Market Challenges Ahead
Despite strong potential, the path to widespread adoption remains demanding. Electrolyser manufacturing requires precision and quality control at every stage. HYDGEN must prove that its AEM systems can perform reliably under industrial conditions for years without major maintenance.
The company must also navigate certification requirements, especially in export markets like Europe and Japan. Hydrogen used in industrial and fuel-cell applications must meet strict purity and safety standards. Demonstrating compliance and long-term stability will help HYDGEN win customer trust.
Competition adds another layer of pressure. Global players such as Nel Hydrogen, Plug Power, and ITM Power already dominate parts of the market. However, these firms primarily focus on large-scale centralized plants. HYDGEN can differentiate itself through its decentralized, modular approach tailored for developing economies and smaller industrial users.
The Bigger Picture
HYDGEN’s progress represents more than just another funding announcement. It reflects a shift in India’s startup ecosystem toward solving hard engineering problems that have global impact. As the world races to decarbonize, the ability to make hydrogen production cheaper, cleaner, and more accessible will define new industrial frontiers.

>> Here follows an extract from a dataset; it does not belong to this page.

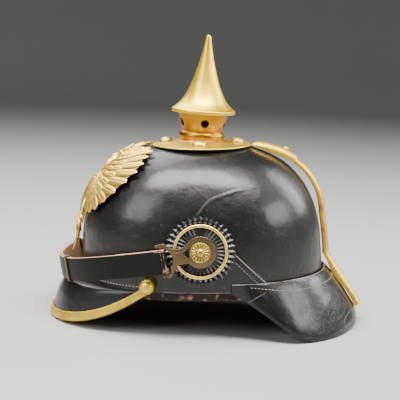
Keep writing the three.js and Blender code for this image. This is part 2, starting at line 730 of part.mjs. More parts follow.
function makePlate() {
  const columns = steps(14).map((u) => 2 * u - 1);
  const grid = (wall) => PLATE_ROWS.map((row) => columns.map((u) => overFront(
    u * row.halfWidth, row.z, row.stand + PLATE.edgeLift * u * u + wall)));
  const wings = facingOut(wallBetween(grid(PLATE.wall), grid(0), false));
  const posts = PLATE_POSTS.map((z) => {
    const { stand } = smoothRow(PLATE_ROWS, 'z', z);
    return pin(overFront(0, z, stand + PLATE.wall / 2), overFront(0, z, PLATE.postFoot), POST_RADIUS);
  });
  return cut(join(wings, ...posts), skullCore(GAP));
}

// ---------------------------------------------------------------- cockades and strap eyes

// Frame of a cockade: x level, y up along it and z outwards. On the left +x is rearwards.
function cockadeMatrix(side) {
  const seat = smoothRow(SKULL_SECTIONS, 'z', COCKADE.z).side + COCKADE.off;
  const lean = radians(COCKADE.lean);
  const up = new THREE.Vector3(-side * Math.sin(lean), 0, Math.cos(lean));
  const out = new THREE.Vector3(side * Math.cos(lean), 0, Math.sin(lean));
  return new THREE.Matrix4().makeBasis(up.clone().cross(out), up, out)
    .setPosition(side * seat, COCKADE.y, COCKADE.z);
}

// Points round a circle, with the radius given point by point.
function roundOutline(count, radiusOf) {
  return Array.from({ length: count }, (_, i) => {
    const angle = 2 * Math.PI * (i + 0.5) / count;
    return new THREE.Vector2(radiusOf(i) * Math.cos(angle), radiusOf(i) * Math.sin(angle));
  });
}

const shankHole = () => new THREE.Path(roundOutline(12, () => ROSETTE.shank + GAP));

function pleatedShape() {
  const reach = (i) => (i % 2 ? PLEATS.notch : PLEATS.radius);
  const shape = new THREE.Shape(roundOutline(PLEATS.teeth * 2, reach));
  shape.holes.push(shankHole());
  return shape;
}

function flatPiece(shape, from, wall, curveSegments = 8) {
  const settings = { depth: wall, bevelEnabled: false, curveSegments };
  return merged(new THREE.ExtrudeGeometry(shape, settings).translate(0, 0, from));
}

function makeRing(from) {
  const rows = steps(8).map((u) => ({
    radius: RING.radius + RING.tube * Math.cos(2 * Math.PI * u),
    z: from + RING.tube * RING.squash * (1 + Math.sin(2 * Math.PI * u)),
  }));
  return turned(rows, 36);
}

// Forked fitting: a round eye, a waist, and two prongs that carry a bar; -x is forwards.
function eyeOutline() {
  const corner = EYE.radius * Math.SQRT1_2;
  const shape = new THREE.Shape();
  shape.moveTo(-corner, corner);
  shape.quadraticCurveTo(-13.5, 3.4, -17.5, 3.0);
  shape.lineTo(-22.5, 2.8);
  shape.quadraticCurveTo(-26, 4.4, -29.4, 7.2);
  shape.lineTo(-36.8, 5.6);
  shape.lineTo(-36.6, 3.4);
  shape.lineTo(-30.6, 3.7);
  shape.quadraticCurveTo(-24, 1.2, -21.8, -5.5);
  shape.quadraticCurveTo(-21.4, -8.6, -24, -11.8);
  shape.lineTo(-23.4, -17.6);
  shape.lineTo(-30.4, -18.2);
  shape.lineTo(-30.2, -21);
  shape.lineTo(-23.4, -20.8);
  shape.lineTo(-20.6, -15.6);
  shape.lineTo(-18.2, -10.4);
  shape.quadraticCurveTo(-12, -9.2, -corner, -corner);
  shape.absarc(0, 0, EYE.radius, -0.75 * Math.PI, 0.75 * Math.PI, false);
  const points = shape.getPoints(6);
  return points.filter((p, i) => p.distanceTo(points[(i + 1) % points.length]) > 0.05);
}

function eyeShape() {
  const opening = [[-9, 3.8], [-14.8, -1.2], [-9, -5.2]].map(([x, y]) => new THREE.Vector2(x, y));
  const shape = new THREE.Shape(eyeOutline());
  shape.holes.push(shankHole(), new THREE.Path(opening));
  return shape;
}

// How far out each piece of the stack starts, from the cockade's back.
const RING_FROM = PLEATS.wall + GAP;
const EYE_FROM = RING_FROM + 2 * RING.tube * RING.squash + GAP;
const ROSETTE_FROM = EYE_FROM + EYE.wall + GAP;
const BAR_LEVEL = EYE_FROM + EYE.wall / 2;

const barPoint = ([forwards, up]) => new THREE.Vector3(-forwards, up, BAR_LEVEL);

function makeEye(side) {
  const plate = flatPiece(eyeShape(), EYE_FROM, EYE.wall);
  const bar = pin(barPoint(EYE_BAR.head), barPoint(EYE_BAR.foot), EYE_BAR.radius);
  return facingOut(join(facingOut(plate), bar).scale(side, 1, 1));
}

function makeRosette(from, back) {
  const { radius, height, shank } = ROSETTE;
  return turned([
    { radius: 0, z: back }, { radius: shank, z: back }, { radius: shank, z: from },
    { radius: radius - 0.6, z: from }, { radius, z: from + 0.8 }, { radius: radius - 0.5, z: from + 2 },
    { radius: radius * 0.8, z: from + 2.1 }, { radius: radius * 0.45, z: from + 2.5 },
    { radius: radius * 0.38, z: from + 3.8 }, { radius: radius * 0.2, z: from + height - 0.2 },
    { radius: 0, z: from + height },
  ], 20);
}

// ---------------------------------------------------------------- chin strap

const STRAP_SQUARE = [[0, 0], [1, 0], [1, 1], [0, 1]].map(([x, y]) => new THREE.Vector2(x, y));

function strapRoute(angle, inset) {
  const x = (STRAP_OVAL.side - inset) * Math.sin(angle);
  const y = -(STRAP_OVAL.front - inset) * Math.cos(angle);
  return new THREE.Vector3(x, y, smoothRow(STRAP_COURSE, 'y', y).z);
}

// The fitting's bar where the strap grips it: its middle, its direction and those across it.
function barFrame(side) {
  const toHelmet = cockadeMatrix(side);
  const place = (point) => point.multiply(new THREE.Vector3(side, 1, 1)).applyMatrix4(toHelmet);
  const head = place(barPoint(EYE_BAR.head));
  const foot = place(barPoint(EYE_BAR.foot));
  const share = (EYE_BAR.head[1] - STRAP_GRIP.up) / (EYE_BAR.head[1] - EYE_BAR.foot[1]);
  const up = head.clone().sub(foot).normalize();
  const out = new THREE.Vector3(side, 0, 0).addScaledVector(up, -side * up.x).normalize();
  const back = up.clone().cross(out).multiplyScalar(side).normalize();
  return { middle: head.lerp(foot, share), up, out, back };
}

const LAYER = STRAP_WALL + GAP;
const BAR_TURN = EYE_BAR.radius + GAP + STRAP_WALL / 2;

// The directions of the strap at an angle from the front: its middle, up across it and outwards.
// Towards the bar they pass over into those of the bar.
function strapFrame(angle, inset) {
  const middle = strapRoute(angle, inset);
  const along = strapRoute(angle + 1e-3, inset).sub(middle).normalize();
  const level = new THREE.Vector3(-along.y, along.x, 0).normalize();
  if (level.dot(middle) < 0) level.negate();
  const lean = radians(smoothRow(STRAP_COURSE, 'y', middle.y).lean);
  const upright = along.clone().cross(level).normalize();
  if (upright.z < 0) upright.negate();
  const up = upright.clone().multiplyScalar(Math.cos(lean)).addScaledVector(level, Math.sin(lean));
  const bar = barFrame(Math.sign(angle));
  const degrees = THREE.MathUtils.radToDeg(Math.abs(angle));
  const nearBar = THREE.MathUtils.smoothstep(degrees, STRAP_END - STRAP_EASE, STRAP_END);
  middle.lerp(bar.middle.clone().addScaledVector(bar.out, BAR_TURN), nearBar);
  up.lerp(bar.up, nearBar).normalize();
  const out = level.addScaledVector(up, -level.dot(up)).normalize().lerp(bar.out, nearBar).normalize();
  return { middle, up, out };
}

// The corners of the strap's section round a middle.
function strapSection(middle, up, out) {
  return [[0.5, 0.5], [0.5, -0.5], [-0.5, -0.5], [-0.5, 0.5]].map(([o, u]) => middle.clone()
    .addScaledVector(out, o * STRAP_WALL).addScaledVector(up, u * STRAP_WIDTH));
}

// Half a strap: from its lapped end to the bar, round the bar, and a short way back inside.
function makeStrap(side, inset) {
  const end = side * radians(STRAP_END);
  const lap = -side * radians(STRAP_LAP);
  const way = steps(34).map((u) => strapFrame(lap + (end - lap) * u, inset));
  const rings = way.map(({ middle, up, out }) => strapSection(middle, up, out));
  const { middle, up, out, back } = barFrame(side);
  for (const turn of [45, 90, 135].map(radians)) {
    const normal = out.clone().multiplyScalar(Math.cos(turn)).addScaledVector(back, Math.sin(turn));
    rings.push(strapSection(middle.clone().addScaledVector(normal, BAR_TURN), up, normal));
  }
  for (const u of steps(8)) {
    const outer = strapFrame(end - side * radians(STRAP_RETURN) * u, inset);
    const close = THREE.MathUtils.smoothstep(u, 0, 0.7);
    const inwards = 2 * BAR_TURN + (STRAP_WALL + STRAP_GRIP.layerGap - 2 * BAR_TURN) * close;
    const normal = outer.out.clone().negate();
    rings.push(strapSection(outer.middle.clone().addScaledVector(normal, inwards), outer.up, normal));
  }
  return facingOut(sweepOf(rings, STRAP_SQUARE));
}

function makeSlide(side) {
  const angle = side * radians(SLIDE.angle);
  const { middle, up, out } = strapFrame(angle, LAYER / 2);
  const depth = LAYER + STRAP_WALL + 2 * GAP;
  const height = STRAP_WIDTH + 2 * GAP;
  const grow = 2 * SLIDE.wall;
  const frame = new THREE.Matrix4().makeBasis(out, up, out.clone().cross(up)).setPosition(middle);
  const block = new THREE.BoxGeometry(depth + grow, height + grow, SLIDE.length).applyMatrix4(frame);
  const room = new THREE.BoxGeometry(depth, height, SLIDE.length * 2).applyMatrix4(frame);
  return cut(block, room);
}

// ---------------------------------------------------------------- assembly

function makeSpikeGroup() {
  const group = new THREE.Group();
  group.position.set(0, SPIKE_AXIS_Y, 0);
  group.add(piece('spike_base', makeSpikeBase(), brass));
  const studs = { left: 0, rear: 90, right: 180, front: 270 };
  for (const [name, turn] of Object.entries(studs)) {
    const stud = piece(`base_stud_${name}`, makeStud(), brass);
    stud.rotation.z = radians(turn + STUD.turn);
    group.add(stud);
  }
  const leaning = new THREE.Group();
  leaning.position.z = BOSS.top;
  leaning.rotation.x = -radians(SPIKE_LEAN);
  leaning.add(piece('spike_neck', makeNeck(), brass));
  leaning.add(piece('spike', makeSpike(), brass));
  group.add(leaning);
  return group;
}

function makeCockade(side, name) {
  const group = new THREE.Group();
  group.applyMatrix4(cockadeMatrix(side));
  group.add(piece(`cockade_${name}`, flatPiece(pleatedShape(), 0, PLEATS.wall, 6), pleatedBlack));
  group.add(piece(`cockade_ring_${name}`, makeRing(RING_FROM), brass));
  group.add(piece(`strap_eye_${name}`, makeEye(side), darkBrass));
  group.add(piece(`rosette_${name}`, makeRosette(ROSETTE_FROM, GAP - COCKADE.off), brass));
  return group;
}

function makeHelmet() {
  const helmet = new THREE.Group();
  helmet.add(piece('skull', makeSkull(), blackLeather));
  helmet.add(piece('sweatband', makeSweatband(), wornLeather));
  helmet.add(piece('front_visor', makeFrontVisor(), blackLeather));
  helmet.add(piece('rear_visor', makeRearVisor(), blackLeather));
  helmet.add(piece('visor_trim', makeTrim(), brass));
  helmet.add(makeSpikeGroup());
  helmet.add(piece('rear_spine', makeRearSpine(), brass));
  helmet.add(piece('spine_cap', makeSpineCap(), brass));
  helmet.add(piece('vent_slider', makeSlider(), brass));
  helmet.add(piece('vent_knob', makeSliderKnob(), brass));
  helmet.add(piece('front_plate', makePlate(), giltBrass));
  helmet.add(piece('chin_strap_left', makeStrap(1, 0), blackLeather));
  helmet.add(piece('chin_strap_right', makeStrap(-1, LAYER), blackLeather));
  for (const [name, side] of Object.entries({ left: 1, right: -1 })) {
    helmet.add(piece(`trim_ball_${name}`, makeTrimBall(side), brass));
    helmet.add(piece(`strap_slide_${name}`, makeSlide(side), darkBrass));
    helmet.add(makeCockade(side, name));
  }
  helmet.applyMatrix4(restMatrix());
  return helmet;
}

export default makeHelmet();
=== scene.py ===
# %% [markdown]
# # A spiked leather helmet
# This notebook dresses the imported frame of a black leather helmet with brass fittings: a dome
# with two visors, a brass spike on a round base, a rear spine with a small vent slider, an
# embossed eagle, pleated cockades and a chin strap. The frame fixes sizes and places. Every
# visible surface is worked out here with numpy, in millimetres, and set down in that frame.

# %% Load the frame
import bpy
import bmesh
import math
import numpy as np
from mathutils import Matrix, Vector


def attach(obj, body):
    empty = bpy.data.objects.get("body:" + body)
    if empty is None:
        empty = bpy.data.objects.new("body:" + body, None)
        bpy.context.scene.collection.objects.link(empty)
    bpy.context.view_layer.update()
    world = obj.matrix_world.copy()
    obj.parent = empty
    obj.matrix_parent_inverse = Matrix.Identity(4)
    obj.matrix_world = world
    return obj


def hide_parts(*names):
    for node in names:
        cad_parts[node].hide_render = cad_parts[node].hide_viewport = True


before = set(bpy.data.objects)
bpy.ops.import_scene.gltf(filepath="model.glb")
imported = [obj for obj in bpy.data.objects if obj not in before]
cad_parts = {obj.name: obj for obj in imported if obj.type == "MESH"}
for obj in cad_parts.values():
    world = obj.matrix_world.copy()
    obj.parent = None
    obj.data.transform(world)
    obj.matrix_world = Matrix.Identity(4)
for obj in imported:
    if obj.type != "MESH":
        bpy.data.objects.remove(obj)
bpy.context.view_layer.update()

# %% [markdown]
# The helmet is easiest to describe in its own frame: z = 0 is the lower edge of the skull, -y is
# the front and +x the wearer's left. Standing by itself it tips slightly onto its front visor,
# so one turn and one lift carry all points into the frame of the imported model, in metres.

# %% From the helmet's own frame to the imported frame
REST_TILT, REST_SHIFT, REST_HEIGHT = math.radians(2.2), -6.0, 40.05
SIDES = ((1, "left"), (-1, "right"))


def split(points):
    """Each coordinate of the points as an array."""
    return np.moveaxis(np.asarray(points, float), -1, 0)


def join(*coordinates):
    """Points from their coordinates, which are first stretched to one shape."""
    return np.stack(np.broadcast_arrays(*coordinates), -1)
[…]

HYDGEN’s journey demonstrates how deep-tech entrepreneurship can blend scientific innovation with commercial execution. The company brings together material science, manufacturing, and systems engineering to solve one of the toughest challenges in clean energy.
If HYDGEN succeeds in scaling its AEM technology and proving its long-term cost advantage, it can open a path for widespread hydrogen adoption across Asia and beyond. The company stands at the intersection of sustainability, energy independence, and industrial innovation—a place where India’s next big wave of technological leadership could emerge.